(Given material):
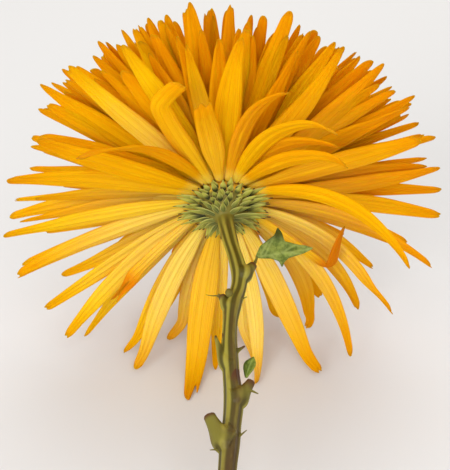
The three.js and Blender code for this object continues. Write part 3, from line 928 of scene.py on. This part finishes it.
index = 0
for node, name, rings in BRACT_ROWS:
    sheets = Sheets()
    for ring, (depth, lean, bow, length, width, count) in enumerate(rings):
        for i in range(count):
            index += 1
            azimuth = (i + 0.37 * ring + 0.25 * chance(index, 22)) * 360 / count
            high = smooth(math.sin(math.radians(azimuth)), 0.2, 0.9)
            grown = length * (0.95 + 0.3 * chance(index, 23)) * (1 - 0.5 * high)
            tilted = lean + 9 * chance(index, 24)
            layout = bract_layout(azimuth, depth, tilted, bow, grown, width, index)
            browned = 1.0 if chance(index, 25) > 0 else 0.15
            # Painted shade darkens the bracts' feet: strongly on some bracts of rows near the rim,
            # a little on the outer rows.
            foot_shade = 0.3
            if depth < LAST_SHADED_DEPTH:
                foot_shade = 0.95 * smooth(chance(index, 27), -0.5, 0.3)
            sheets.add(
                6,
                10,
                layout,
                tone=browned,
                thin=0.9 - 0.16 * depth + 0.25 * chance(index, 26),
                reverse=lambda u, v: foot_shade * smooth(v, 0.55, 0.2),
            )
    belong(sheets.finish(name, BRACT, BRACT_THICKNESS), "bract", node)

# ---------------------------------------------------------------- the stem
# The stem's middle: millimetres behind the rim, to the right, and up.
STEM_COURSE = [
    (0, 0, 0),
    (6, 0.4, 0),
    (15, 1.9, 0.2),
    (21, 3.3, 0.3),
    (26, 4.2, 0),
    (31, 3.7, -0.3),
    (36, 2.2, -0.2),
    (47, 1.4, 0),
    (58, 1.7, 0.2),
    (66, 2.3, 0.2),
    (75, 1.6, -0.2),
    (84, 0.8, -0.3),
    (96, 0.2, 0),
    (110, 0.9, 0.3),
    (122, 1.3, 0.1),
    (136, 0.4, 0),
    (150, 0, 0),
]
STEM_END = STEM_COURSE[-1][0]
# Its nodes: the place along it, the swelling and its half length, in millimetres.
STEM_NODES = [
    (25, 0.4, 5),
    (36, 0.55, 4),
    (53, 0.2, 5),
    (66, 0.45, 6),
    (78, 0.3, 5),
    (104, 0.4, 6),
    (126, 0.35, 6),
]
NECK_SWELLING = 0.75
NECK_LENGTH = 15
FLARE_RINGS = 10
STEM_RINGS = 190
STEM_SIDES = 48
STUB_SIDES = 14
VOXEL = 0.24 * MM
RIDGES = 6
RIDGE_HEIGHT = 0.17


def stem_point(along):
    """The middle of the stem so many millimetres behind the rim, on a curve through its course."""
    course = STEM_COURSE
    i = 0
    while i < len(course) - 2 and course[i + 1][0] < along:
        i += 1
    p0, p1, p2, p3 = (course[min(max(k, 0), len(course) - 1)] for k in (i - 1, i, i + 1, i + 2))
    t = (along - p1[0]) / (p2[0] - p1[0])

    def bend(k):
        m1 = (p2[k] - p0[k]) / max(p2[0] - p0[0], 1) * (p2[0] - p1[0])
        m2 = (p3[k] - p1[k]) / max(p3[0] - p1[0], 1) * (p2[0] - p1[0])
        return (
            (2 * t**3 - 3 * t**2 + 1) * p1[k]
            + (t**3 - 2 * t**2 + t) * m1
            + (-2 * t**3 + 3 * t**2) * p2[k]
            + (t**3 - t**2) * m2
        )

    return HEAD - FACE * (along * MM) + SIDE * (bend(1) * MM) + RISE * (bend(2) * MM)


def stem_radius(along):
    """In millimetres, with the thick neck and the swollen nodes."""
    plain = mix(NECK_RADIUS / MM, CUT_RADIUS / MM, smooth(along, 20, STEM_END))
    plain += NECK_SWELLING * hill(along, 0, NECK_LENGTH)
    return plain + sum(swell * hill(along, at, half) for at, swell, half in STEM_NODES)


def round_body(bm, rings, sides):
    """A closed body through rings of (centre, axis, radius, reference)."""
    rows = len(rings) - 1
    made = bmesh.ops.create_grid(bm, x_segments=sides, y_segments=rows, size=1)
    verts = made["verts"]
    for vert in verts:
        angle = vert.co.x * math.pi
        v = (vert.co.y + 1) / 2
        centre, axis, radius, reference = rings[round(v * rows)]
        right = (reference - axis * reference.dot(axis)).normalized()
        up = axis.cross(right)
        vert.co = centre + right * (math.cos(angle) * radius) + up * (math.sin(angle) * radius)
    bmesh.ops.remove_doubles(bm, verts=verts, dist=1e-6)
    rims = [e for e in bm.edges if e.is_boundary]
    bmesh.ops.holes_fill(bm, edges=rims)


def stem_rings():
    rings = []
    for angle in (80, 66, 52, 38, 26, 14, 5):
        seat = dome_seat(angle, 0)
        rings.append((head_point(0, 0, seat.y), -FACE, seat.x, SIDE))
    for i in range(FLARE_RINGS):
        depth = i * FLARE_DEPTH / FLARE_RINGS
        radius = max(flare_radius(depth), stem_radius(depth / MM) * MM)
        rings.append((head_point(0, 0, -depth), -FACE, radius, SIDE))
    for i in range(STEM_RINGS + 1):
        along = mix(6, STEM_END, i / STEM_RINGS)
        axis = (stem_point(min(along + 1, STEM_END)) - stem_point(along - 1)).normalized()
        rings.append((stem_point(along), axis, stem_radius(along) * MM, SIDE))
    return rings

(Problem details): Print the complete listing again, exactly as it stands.

(Exercise result):
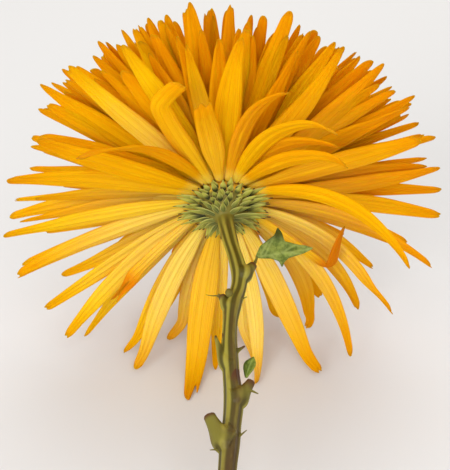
The three.js and Blender code for this object continues. Write part 3, from line 928 of scene.py on. This part finishes it.
index = 0
for node, name, rings in BRACT_ROWS:
    sheets = Sheets()
    for ring, (depth, lean, bow, length, width, count) in enumerate(rings):
        for i in range(count):
            index += 1
            azimuth = (i + 0.37 * ring + 0.25 * chance(index, 22)) * 360 / count
            high = smooth(math.sin(math.radians(azimuth)), 0.2, 0.9)
            grown = length * (0.95 + 0.3 * chance(index, 23)) * (1 - 0.5 * high)
            tilted = lean + 9 * chance(index, 24)
            layout = bract_layout(azimuth, depth, tilted, bow, grown, width, index)
            browned = 1.0 if chance(index, 25) > 0 else 0.15
            # Painted shade darkens the bracts' feet: strongly on some bracts of rows near the rim,
            # a little on the outer rows.
            foot_shade = 0.3
            if depth < LAST_SHADED_DEPTH:
                foot_shade = 0.95 * smooth(chance(index, 27), -0.5, 0.3)
            sheets.add(
                6,
                10,
                layout,
                tone=browned,
                thin=0.9 - 0.16 * depth + 0.25 * chance(index, 26),
                reverse=lambda u, v: foot_shade * smooth(v, 0.55, 0.2),
            )
    belong(sheets.finish(name, BRACT, BRACT_THICKNESS), "bract", node)

# ---------------------------------------------------------------- the stem
# The stem's middle: millimetres behind the rim, to the right, and up.
STEM_COURSE = [
    (0, 0, 0),
    (6, 0.4, 0),
    (15, 1.9, 0.2),
    (21, 3.3, 0.3),
    (26, 4.2, 0),
    (31, 3.7, -0.3),
    (36, 2.2, -0.2),
    (47, 1.4, 0),
    (58, 1.7, 0.2),
    (66, 2.3, 0.2),
    (75, 1.6, -0.2),
    (84, 0.8, -0.3),
    (96, 0.2, 0),
    (110, 0.9, 0.3),
    (122, 1.3, 0.1),
    (136, 0.4, 0),
    (150, 0, 0),
]
STEM_END = STEM_COURSE[-1][0]
# Its nodes: the place along it, the swelling and its half length, in millimetres.
STEM_NODES = [
    (25, 0.4, 5),
    (36, 0.55, 4),
    (53, 0.2, 5),
    (66, 0.45, 6),
    (78, 0.3, 5),
    (104, 0.4, 6),
    (126, 0.35, 6),
]
NECK_SWELLING = 0.75
NECK_LENGTH = 15
FLARE_RINGS = 10
STEM_RINGS = 190
STEM_SIDES = 48
STUB_SIDES = 14
VOXEL = 0.24 * MM
RIDGES = 6
RIDGE_HEIGHT = 0.17


def stem_point(along):
    """The middle of the stem so many millimetres behind the rim, on a curve through its course."""
    course = STEM_COURSE
    i = 0
    while i < len(course) - 2 and course[i + 1][0] < along:
        i += 1
    p0, p1, p2, p3 = (course[min(max(k, 0), len(course) - 1)] for k in (i - 1, i, i + 1, i + 2))
    t = (along - p1[0]) / (p2[0] - p1[0])

    def bend(k):
        m1 = (p2[k] - p0[k]) / max(p2[0] - p0[0], 1) * (p2[0] - p1[0])
        m2 = (p3[k] - p1[k]) / max(p3[0] - p1[0], 1) * (p2[0] - p1[0])
        return (
            (2 * t**3 - 3 * t**2 + 1) * p1[k]
            + (t**3 - 2 * t**2 + t) * m1
            + (-2 * t**3 + 3 * t**2) * p2[k]
            + (t**3 - t**2) * m2
        )

    return HEAD - FACE * (along * MM) + SIDE * (bend(1) * MM) + RISE * (bend(2) * MM)


def stem_radius(along):
    """In millimetres, with the thick neck and the swollen nodes."""
    plain = mix(NECK_RADIUS / MM, CUT_RADIUS / MM, smooth(along, 20, STEM_END))
    plain += NECK_SWELLING * hill(along, 0, NECK_LENGTH)
    return plain + sum(swell * hill(along, at, half) for at, swell, half in STEM_NODES)


def round_body(bm, rings, sides):
    """A closed body through rings of (centre, axis, radius, reference)."""
    rows = len(rings) - 1
    made = bmesh.ops.create_grid(bm, x_segments=sides, y_segments=rows, size=1)
    verts = made["verts"]
    for vert in verts:
        angle = vert.co.x * math.pi
        v = (vert.co.y + 1) / 2
        centre, axis, radius, reference = rings[round(v * rows)]
        right = (reference - axis * reference.dot(axis)).normalized()
        up = axis.cross(right)
        vert.co = centre + right * (math.cos(angle) * radius) + up * (math.sin(angle) * radius)
    bmesh.ops.remove_doubles(bm, verts=verts, dist=1e-6)
    rims = [e for e in bm.edges if e.is_boundary]
    bmesh.ops.holes_fill(bm, edges=rims)


def stem_rings():
    rings = []
    for angle in (80, 66, 52, 38, 26, 14, 5):
        seat = dome_seat(angle, 0)
        rings.append((head_point(0, 0, seat.y), -FACE, seat.x, SIDE))
    for i in range(FLARE_RINGS):
        depth = i * FLARE_DEPTH / FLARE_RINGS
        radius = max(flare_radius(depth), stem_radius(depth / MM) * MM)
        rings.append((head_point(0, 0, -depth), -FACE, radius, SIDE))
    for i in range(STEM_RINGS + 1):
        along = mix(6, STEM_END, i / STEM_RINGS)
        axis = (stem_point(min(along + 1, STEM_END)) - stem_point(along - 1)).normalized()
        rings.append((stem_point(along), axis, stem_radius(along) * MM, SIDE))
    return rings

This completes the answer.